Historic Macon executive director Ethiel Garlington says the Bobby Jones Performing Arts Center has been on their Fading Five list since 2016.

MACON, Ga. — At the corner of Jefferson and Monroe streets sits a building with deep roots in Macon history.

"Bobby Jones was the first African-American tenured professor at Mercer University," said Tonja Khabir.

Khabir knows the building needs some work. She's afraid it will be destroyed and become lost Black history like other buildings.

"The situation with the Charles Henry Douglass and Tremont Temple which were located in downtown Macon, they were two historically-Black spaces and they were under serious threat of demolition," said Khabir.

The Bobby Jones Performing Arts Center was originally the first congregational church in Pleasant Hill built in 1917.

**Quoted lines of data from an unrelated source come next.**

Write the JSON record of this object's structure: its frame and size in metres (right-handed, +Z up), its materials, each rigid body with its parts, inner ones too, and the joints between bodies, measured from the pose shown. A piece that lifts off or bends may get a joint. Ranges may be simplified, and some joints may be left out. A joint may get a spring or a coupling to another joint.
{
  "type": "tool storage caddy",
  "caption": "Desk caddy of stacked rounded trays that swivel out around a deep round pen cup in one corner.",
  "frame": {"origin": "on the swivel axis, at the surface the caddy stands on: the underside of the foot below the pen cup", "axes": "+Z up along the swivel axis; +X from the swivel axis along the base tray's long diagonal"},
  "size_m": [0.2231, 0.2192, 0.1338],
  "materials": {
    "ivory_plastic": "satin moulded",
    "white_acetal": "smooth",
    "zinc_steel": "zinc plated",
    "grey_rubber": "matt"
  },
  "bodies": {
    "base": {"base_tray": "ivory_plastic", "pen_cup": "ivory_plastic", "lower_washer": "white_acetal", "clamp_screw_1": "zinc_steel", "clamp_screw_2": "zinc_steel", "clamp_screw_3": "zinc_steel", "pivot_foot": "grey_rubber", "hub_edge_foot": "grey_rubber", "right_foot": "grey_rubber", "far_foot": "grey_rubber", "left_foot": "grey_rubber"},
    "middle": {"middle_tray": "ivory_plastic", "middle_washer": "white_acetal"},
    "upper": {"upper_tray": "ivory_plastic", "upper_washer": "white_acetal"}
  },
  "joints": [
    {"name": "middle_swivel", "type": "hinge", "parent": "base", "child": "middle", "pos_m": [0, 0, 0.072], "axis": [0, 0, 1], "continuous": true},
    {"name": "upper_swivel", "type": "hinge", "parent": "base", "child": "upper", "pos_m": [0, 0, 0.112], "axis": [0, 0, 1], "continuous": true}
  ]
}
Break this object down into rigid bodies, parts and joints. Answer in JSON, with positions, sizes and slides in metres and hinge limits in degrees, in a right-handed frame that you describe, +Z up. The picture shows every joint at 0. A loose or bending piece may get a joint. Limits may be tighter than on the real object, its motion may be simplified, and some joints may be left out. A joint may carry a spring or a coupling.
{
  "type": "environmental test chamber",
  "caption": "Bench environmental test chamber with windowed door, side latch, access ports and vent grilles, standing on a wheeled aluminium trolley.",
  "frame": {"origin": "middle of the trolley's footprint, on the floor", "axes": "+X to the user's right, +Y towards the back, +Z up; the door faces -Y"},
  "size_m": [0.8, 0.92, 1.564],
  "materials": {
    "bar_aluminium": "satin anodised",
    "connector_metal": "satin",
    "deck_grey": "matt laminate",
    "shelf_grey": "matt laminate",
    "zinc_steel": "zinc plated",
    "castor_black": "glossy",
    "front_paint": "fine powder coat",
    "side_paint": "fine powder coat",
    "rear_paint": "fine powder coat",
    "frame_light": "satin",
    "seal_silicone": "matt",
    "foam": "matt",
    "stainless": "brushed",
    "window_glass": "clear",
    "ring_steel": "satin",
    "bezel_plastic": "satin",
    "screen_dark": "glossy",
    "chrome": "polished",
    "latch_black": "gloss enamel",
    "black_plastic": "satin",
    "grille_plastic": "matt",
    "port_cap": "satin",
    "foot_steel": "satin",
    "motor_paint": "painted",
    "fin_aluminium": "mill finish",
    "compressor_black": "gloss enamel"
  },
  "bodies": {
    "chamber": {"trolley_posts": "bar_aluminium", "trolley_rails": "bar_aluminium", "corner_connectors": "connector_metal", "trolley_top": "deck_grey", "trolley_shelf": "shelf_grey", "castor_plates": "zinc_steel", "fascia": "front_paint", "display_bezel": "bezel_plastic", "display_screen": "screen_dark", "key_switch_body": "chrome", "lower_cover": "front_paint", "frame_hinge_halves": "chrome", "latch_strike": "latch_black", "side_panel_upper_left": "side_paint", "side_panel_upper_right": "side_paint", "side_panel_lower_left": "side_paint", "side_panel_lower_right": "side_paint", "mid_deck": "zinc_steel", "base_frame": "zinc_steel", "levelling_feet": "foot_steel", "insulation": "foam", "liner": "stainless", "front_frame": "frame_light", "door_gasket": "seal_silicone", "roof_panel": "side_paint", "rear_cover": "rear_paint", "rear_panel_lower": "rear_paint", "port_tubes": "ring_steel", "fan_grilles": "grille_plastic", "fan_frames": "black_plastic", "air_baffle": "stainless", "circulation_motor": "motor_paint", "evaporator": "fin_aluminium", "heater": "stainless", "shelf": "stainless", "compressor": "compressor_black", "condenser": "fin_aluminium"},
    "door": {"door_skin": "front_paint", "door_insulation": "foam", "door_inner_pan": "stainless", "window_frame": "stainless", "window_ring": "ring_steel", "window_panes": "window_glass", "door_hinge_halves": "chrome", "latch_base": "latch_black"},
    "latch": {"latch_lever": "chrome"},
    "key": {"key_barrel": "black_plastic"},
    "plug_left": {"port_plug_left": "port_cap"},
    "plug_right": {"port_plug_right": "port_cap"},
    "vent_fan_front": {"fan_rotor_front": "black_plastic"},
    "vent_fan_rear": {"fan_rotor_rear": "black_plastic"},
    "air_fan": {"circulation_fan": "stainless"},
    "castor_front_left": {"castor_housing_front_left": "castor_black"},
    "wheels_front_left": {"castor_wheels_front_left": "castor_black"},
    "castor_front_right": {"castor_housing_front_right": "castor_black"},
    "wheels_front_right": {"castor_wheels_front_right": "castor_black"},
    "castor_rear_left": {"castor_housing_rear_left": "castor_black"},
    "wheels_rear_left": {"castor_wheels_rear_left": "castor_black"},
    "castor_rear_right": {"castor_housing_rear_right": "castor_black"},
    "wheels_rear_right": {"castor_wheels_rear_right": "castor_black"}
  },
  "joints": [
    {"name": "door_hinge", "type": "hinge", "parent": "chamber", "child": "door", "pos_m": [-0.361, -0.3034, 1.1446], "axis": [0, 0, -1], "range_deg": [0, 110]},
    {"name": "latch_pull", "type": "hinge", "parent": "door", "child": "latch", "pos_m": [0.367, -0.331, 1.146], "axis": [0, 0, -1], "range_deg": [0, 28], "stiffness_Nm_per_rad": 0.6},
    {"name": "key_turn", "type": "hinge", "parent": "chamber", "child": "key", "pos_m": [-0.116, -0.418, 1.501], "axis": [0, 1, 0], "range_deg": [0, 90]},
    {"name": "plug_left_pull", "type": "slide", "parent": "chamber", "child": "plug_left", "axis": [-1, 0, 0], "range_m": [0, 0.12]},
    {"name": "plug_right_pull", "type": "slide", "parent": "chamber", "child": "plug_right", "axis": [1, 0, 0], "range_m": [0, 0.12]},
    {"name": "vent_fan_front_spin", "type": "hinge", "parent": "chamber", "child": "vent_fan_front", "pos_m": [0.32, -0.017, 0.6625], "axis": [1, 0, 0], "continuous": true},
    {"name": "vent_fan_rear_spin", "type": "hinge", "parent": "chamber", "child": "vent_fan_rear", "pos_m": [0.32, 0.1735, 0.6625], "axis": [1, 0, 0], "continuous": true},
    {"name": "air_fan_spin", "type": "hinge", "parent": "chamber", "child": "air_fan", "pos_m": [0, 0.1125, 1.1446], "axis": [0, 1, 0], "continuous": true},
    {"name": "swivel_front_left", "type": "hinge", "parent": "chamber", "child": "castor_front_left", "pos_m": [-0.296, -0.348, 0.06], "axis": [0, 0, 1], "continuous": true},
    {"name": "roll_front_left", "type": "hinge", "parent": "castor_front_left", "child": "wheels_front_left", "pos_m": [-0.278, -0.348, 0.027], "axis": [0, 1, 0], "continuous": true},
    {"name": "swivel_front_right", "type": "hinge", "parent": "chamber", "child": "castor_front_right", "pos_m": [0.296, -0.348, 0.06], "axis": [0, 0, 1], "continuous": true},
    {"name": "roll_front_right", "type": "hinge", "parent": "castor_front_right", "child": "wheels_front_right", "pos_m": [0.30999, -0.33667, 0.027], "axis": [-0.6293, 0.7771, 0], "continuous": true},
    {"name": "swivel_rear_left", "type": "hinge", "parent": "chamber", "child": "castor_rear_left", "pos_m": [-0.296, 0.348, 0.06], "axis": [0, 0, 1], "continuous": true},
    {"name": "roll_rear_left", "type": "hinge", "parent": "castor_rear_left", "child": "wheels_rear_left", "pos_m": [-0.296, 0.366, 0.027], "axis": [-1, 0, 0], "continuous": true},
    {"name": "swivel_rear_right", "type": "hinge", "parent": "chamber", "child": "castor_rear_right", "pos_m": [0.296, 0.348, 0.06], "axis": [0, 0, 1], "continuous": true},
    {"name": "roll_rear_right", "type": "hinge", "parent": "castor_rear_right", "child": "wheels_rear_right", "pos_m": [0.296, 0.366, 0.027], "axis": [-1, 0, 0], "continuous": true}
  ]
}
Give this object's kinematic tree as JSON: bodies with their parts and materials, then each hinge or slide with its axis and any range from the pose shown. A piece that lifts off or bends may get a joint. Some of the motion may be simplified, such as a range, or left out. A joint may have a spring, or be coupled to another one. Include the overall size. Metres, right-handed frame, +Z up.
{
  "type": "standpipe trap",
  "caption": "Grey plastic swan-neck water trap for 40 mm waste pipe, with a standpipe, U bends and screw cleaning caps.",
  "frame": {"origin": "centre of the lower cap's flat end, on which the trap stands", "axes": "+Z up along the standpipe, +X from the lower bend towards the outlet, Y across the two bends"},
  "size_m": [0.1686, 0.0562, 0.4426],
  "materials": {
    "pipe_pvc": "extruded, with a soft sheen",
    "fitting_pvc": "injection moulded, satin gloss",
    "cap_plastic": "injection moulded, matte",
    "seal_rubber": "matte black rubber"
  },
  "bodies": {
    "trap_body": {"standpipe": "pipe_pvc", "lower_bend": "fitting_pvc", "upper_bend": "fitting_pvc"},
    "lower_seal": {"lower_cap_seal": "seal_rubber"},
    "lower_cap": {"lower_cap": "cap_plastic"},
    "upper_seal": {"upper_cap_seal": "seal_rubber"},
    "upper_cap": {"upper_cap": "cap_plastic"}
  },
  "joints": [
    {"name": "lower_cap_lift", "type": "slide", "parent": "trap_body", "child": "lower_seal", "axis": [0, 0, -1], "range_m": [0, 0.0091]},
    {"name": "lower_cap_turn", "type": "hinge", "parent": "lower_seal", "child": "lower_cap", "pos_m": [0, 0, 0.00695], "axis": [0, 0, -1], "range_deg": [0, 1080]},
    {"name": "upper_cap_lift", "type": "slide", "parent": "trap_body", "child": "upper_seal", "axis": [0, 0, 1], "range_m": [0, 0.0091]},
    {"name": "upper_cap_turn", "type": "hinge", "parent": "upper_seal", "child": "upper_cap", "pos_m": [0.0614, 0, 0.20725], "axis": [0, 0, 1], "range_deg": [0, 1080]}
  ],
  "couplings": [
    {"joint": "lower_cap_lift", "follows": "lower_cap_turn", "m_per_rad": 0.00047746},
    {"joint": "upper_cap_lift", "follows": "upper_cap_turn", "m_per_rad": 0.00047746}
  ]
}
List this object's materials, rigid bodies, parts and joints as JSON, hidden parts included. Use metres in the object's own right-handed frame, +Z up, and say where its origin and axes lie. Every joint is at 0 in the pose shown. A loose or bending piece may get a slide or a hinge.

Historic Macon says the congregational church was started in 1868, and was working to improve Macon's Black community.

In 1998, the Booker T. Washington Foundation bought the building and named it for Bobby Jones.

Khabir says she's working with Historic Macon to make sure that the building can be refurbished and doesn't lose its history.

"This is another building that means so much to us as a community, as a Black community, for this historic area of Pleasant Hill," said Khabir.

Historic Macon executive director Ethiel Garlington said the center has been on their Fading Five list since 2016. The list keeps track of historic Macon buildings that may be demolished.

"Because we have not found a preservation solution yet for the building, it stays on the Fading Five until we find that new buyer or new use for that building," said Garlington.

Khabir hopes that keeping the building will reconnect the Pleasant Hill community.